◆ **Work instructions**
Among the entries below, extract exactly the lines that run from the one with "Write the FreeCAD" through the one with "ring_step = 5.0", both ends included.

◆ **Excerpted data**
[Start]
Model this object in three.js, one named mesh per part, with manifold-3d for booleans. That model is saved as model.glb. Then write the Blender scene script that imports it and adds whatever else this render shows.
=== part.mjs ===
[End]
[Start]
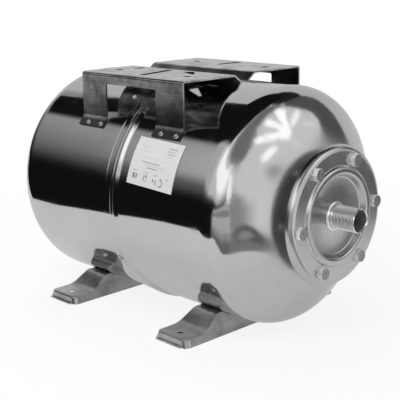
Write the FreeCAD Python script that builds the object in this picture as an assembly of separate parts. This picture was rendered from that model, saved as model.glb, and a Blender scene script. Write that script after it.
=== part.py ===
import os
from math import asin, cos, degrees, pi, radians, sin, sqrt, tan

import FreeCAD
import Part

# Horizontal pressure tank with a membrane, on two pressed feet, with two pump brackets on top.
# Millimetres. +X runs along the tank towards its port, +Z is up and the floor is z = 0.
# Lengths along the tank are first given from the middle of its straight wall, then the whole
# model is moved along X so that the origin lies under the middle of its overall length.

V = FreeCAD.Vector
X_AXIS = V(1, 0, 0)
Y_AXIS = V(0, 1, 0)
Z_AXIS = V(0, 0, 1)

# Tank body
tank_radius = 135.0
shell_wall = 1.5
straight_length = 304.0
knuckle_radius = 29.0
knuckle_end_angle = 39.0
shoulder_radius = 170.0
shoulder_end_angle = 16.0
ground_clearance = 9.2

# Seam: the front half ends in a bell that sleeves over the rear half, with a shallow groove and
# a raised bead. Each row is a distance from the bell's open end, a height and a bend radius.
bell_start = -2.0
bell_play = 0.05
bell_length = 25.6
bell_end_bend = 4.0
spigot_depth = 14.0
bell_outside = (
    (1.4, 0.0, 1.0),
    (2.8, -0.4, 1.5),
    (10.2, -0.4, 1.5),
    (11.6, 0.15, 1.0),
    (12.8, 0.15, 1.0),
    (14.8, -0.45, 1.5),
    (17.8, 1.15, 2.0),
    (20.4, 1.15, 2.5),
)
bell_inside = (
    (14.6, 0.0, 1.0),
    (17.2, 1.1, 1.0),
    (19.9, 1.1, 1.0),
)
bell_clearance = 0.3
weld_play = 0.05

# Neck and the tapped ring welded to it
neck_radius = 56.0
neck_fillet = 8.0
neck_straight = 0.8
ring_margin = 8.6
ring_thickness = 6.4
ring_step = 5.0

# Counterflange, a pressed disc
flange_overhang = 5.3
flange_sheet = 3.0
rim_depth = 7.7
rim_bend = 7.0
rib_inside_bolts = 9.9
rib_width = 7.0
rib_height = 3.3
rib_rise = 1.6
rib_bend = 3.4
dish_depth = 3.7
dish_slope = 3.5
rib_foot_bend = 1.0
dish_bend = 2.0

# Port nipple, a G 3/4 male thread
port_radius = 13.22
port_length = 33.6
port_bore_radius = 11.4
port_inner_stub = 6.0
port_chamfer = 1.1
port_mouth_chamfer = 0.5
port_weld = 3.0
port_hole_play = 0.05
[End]
[Start]
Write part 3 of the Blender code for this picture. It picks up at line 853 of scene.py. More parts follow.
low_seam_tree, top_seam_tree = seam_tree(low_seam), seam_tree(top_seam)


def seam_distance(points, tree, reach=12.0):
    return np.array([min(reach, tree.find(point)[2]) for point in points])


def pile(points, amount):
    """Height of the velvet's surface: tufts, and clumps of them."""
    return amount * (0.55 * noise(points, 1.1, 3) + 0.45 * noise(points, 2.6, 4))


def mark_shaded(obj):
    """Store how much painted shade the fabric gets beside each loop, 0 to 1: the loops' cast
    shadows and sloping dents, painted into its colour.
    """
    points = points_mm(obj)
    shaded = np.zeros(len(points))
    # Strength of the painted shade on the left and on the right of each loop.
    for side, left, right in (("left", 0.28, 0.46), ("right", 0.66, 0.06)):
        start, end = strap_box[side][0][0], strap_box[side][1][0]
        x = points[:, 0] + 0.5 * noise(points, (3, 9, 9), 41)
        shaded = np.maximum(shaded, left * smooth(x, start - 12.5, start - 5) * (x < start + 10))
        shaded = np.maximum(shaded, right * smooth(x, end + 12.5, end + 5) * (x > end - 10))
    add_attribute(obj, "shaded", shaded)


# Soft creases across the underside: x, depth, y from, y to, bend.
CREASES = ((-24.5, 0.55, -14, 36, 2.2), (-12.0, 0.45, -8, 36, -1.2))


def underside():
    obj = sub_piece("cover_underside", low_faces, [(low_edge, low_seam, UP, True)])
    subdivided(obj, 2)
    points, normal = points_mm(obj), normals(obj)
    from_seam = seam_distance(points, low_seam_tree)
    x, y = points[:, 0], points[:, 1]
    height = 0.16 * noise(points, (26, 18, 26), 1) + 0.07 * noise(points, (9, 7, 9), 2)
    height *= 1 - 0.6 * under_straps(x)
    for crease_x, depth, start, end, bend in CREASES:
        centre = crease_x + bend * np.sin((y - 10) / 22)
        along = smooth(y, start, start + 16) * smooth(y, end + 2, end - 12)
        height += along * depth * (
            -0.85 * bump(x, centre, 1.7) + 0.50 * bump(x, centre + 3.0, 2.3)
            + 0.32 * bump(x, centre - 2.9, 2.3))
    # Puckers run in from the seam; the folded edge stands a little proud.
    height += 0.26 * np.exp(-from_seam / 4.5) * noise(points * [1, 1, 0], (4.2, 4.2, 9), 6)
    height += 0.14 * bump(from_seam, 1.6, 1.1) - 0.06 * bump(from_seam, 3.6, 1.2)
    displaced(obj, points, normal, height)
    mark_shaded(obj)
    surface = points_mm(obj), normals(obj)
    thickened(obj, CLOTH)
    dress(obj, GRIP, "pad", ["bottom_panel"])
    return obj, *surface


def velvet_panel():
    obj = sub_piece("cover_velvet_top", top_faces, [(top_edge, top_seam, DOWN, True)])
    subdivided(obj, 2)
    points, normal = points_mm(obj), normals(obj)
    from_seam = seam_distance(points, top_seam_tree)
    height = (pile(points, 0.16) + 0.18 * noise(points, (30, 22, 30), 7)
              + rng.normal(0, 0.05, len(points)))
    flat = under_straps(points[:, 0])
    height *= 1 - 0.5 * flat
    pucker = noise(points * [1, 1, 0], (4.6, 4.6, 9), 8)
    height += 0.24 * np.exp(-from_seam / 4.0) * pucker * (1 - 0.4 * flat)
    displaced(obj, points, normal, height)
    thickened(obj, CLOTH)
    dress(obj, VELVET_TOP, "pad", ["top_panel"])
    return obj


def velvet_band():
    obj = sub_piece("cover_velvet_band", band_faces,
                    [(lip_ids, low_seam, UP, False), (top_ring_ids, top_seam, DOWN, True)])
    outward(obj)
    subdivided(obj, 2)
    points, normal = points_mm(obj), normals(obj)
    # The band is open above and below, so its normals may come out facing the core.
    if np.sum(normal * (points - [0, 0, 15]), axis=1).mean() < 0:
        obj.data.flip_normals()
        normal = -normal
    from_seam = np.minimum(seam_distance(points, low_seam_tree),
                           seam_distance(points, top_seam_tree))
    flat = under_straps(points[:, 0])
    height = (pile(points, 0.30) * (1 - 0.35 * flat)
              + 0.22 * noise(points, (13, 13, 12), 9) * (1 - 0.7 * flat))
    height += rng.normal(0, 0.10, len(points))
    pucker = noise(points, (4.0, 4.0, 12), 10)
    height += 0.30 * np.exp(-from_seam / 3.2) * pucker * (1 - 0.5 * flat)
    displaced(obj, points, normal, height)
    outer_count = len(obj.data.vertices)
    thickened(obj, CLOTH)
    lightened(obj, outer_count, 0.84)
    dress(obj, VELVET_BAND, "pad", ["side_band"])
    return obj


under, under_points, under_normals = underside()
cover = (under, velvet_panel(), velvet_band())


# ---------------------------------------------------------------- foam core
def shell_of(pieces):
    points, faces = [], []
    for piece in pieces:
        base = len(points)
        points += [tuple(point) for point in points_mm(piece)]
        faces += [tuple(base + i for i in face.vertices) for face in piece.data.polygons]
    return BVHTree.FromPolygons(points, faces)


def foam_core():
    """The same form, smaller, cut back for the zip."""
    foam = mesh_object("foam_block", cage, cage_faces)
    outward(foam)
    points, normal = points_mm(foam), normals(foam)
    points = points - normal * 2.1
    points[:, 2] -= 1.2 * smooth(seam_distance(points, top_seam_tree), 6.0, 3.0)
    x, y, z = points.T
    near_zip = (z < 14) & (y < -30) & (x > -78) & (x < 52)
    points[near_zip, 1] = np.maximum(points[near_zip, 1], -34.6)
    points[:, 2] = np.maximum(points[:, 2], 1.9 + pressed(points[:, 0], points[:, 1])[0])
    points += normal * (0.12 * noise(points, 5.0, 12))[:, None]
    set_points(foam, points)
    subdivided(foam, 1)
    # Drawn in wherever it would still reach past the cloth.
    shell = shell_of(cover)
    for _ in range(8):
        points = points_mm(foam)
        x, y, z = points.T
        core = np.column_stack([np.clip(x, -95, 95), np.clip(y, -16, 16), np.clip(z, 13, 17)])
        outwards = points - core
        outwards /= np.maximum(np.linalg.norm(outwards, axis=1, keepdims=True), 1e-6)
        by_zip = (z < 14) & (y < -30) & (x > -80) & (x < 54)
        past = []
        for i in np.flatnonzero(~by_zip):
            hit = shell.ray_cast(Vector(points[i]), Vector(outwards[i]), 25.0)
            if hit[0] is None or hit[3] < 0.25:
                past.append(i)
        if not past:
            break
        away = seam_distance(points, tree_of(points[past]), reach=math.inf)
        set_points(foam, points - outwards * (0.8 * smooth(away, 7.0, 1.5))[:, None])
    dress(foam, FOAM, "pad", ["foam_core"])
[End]
◆ **Result for this task**
Write the FreeCAD Python script that builds the object in this picture as an assembly of separate parts. This picture was rendered from that model, saved as model.glb, and a Blender scene script. Write that script after it.
=== part.py ===
import os
from math import asin, cos, degrees, pi, radians, sin, sqrt, tan

import FreeCAD
import Part

# Horizontal pressure tank with a membrane, on two pressed feet, with two pump brackets on top.
# Millimetres. +X runs along the tank towards its port, +Z is up and the floor is z = 0.
# Lengths along the tank are first given from the middle of its straight wall, then the whole
# model is moved along X so that the origin lies under the middle of its overall length.

V = FreeCAD.Vector
X_AXIS = V(1, 0, 0)
Y_AXIS = V(0, 1, 0)
Z_AXIS = V(0, 0, 1)

# Tank body
tank_radius = 135.0
shell_wall = 1.5
straight_length = 304.0
knuckle_radius = 29.0
knuckle_end_angle = 39.0
shoulder_radius = 170.0
shoulder_end_angle = 16.0
ground_clearance = 9.2

# Seam: the front half ends in a bell that sleeves over the rear half, with a shallow groove and
# a raised bead. Each row is a distance from the bell's open end, a height and a bend radius.
bell_start = -2.0
bell_play = 0.05
bell_length = 25.6
bell_end_bend = 4.0
spigot_depth = 14.0
bell_outside = (
    (1.4, 0.0, 1.0),
    (2.8, -0.4, 1.5),
    (10.2, -0.4, 1.5),
    (11.6, 0.15, 1.0),
    (12.8, 0.15, 1.0),
    (14.8, -0.45, 1.5),
    (17.8, 1.15, 2.0),
    (20.4, 1.15, 2.5),
)
bell_inside = (
    (14.6, 0.0, 1.0),
    (17.2, 1.1, 1.0),
    (19.9, 1.1, 1.0),
)
bell_clearance = 0.3
weld_play = 0.05

# Neck and the tapped ring welded to it
neck_radius = 56.0
neck_fillet = 8.0
neck_straight = 0.8
ring_margin = 8.6
ring_thickness = 6.4
ring_step = 5.0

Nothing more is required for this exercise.